In the same press conference, President Bush went on to discuss North Korea:
“Secondly, in terms of North Korea, North Korea had a weapons program that they had concealed, as you might recall, prior to 2002 as a matter of fact, it was prior to 2000. It was a bilateral so-called bilateral agreement between North Korea and the United States, and it turns out that they had violated that agreement because they were enriching uranium, contrary to the agreement. We caught them on that. And therefore I decided to change the policy to encourage other nations to be involved with convincing North Korea to abandon its weapons program. And that’s where we are.”
Here again, Mr. Bush appears to have been briefed by someone in the White House who gets his information from Fox News or The Washington Times. In fact, North Korea had no weapons program they had concealed prior to 2000 or 2002. There is not the slightest evidence that Kim Jong Il ever violated the Nonproliferation Treaty, and that he only went through the formality of withdrawing from the NPT when the United States accused Pyongyang of violating the NPT and then broke Washington’s promise to supply it with conventional fuel while a light-water reactor was being constructed.
North Korea WAS NOT enriching uranium, Andy, and President Bush errs when he says “We caught them on that.” Indeed, there is no evidence to this day that North Korea is enriching uranium. They haven’t said they are and our intelligence community has never located a facility that might be used for such a purpose. And under the terms of the NPT, North Korea would be entitled to do so in order to supply low-enriched uranium to the light-water reactor we agreed to have built for them in 1994 if they agreed to stop work on the plutonium reactors the Clinton administration considered threatening. By the way, you should know we never intended to keep that promise, even though South Korea, China, and Japan agreed to pay for it, and construction never began.

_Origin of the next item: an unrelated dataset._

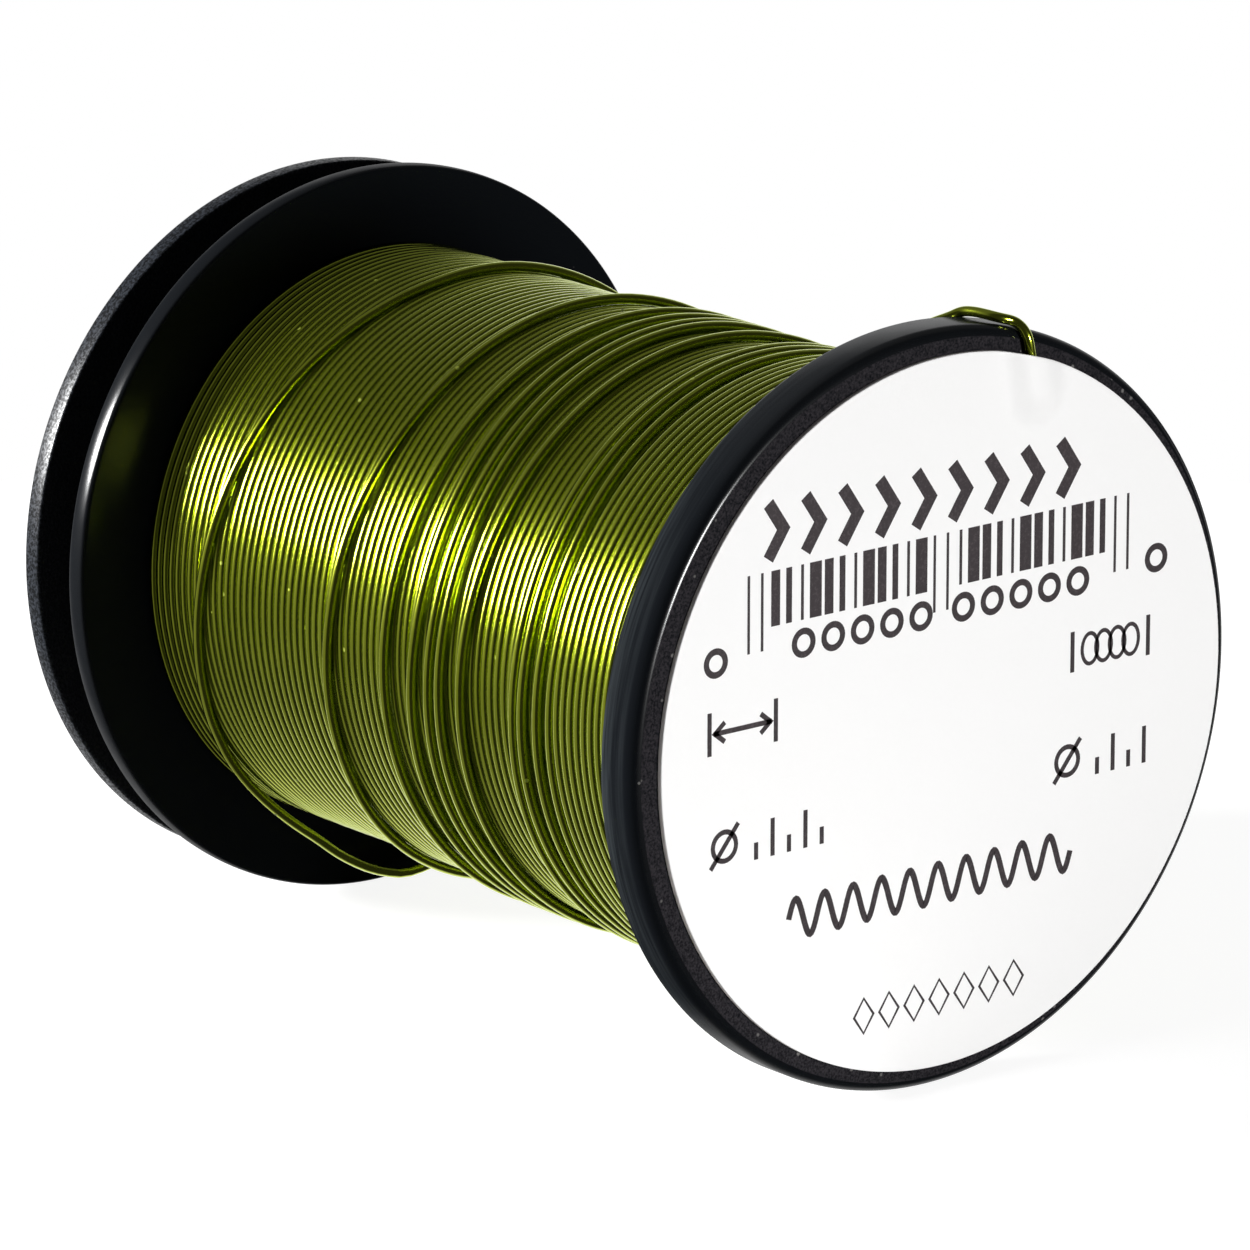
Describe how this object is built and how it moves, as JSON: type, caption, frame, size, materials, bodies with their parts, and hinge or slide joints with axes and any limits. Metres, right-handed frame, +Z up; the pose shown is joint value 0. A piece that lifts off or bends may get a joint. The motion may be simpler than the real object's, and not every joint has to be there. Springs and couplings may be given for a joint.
{
  "type": "wire spool",
  "caption": "Small black plastic spool wound with green enamelled wire, with a paper label on one flange and a sliding lock cap at the other end.",
  "frame": {"origin": "on the spool's axis at mid length, inside the spindle bore", "axes": "+Y along the axis from the label end to the lock cap, +Z up as the spool lies on its two flanges, +X to the right of someone reading the label"},
  "size_m": [0.0222, 0.0294, 0.0223],
  "materials": {
    "spool_plastic": "satin moulded black plastic, finely brushed round the rims",
    "cap_plastic": "matte, finely grained dark grey plastic",
    "label_paper": null,
    "wire_enamel": "glossy yellow-green enamel on soft wire"
  },
  "bodies": {
    "spool": {"label_flange": "spool_plastic", "drum": "spool_plastic", "label": "label_paper", "wire_first_layer": "wire_enamel", "wire_second_layer": "wire_enamel", "wire_turns": "wire_enamel", "wire_tail": "wire_enamel"},
    "cap": {"lock_cap": "cap_plastic"}
  },
  "joints": [
    {"name": "lock_slide", "type": "slide", "parent": "spool", "child": "cap", "axis": [0, 1, 0], "range_m": [-0.0018, 0]}
  ]
}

Do you see what I mean? There is just an awful lot of baloney floating around, disguised as slam-dunk Truth with a capital “T.” What you might do to satisfy yourself that the president knows what he is talking about and that I am full of baloney is ask your intelligence czar, John Negroponte, to provide you with a report that will stand up to serious scrutiny on who is violating what, and who has caught whom in violations of agreements or treaties. And I would suggest to Negroponte that he not ask John Bolton to write the report, as Bolton is probably more proficient at slicing baloney than anyone else on the team.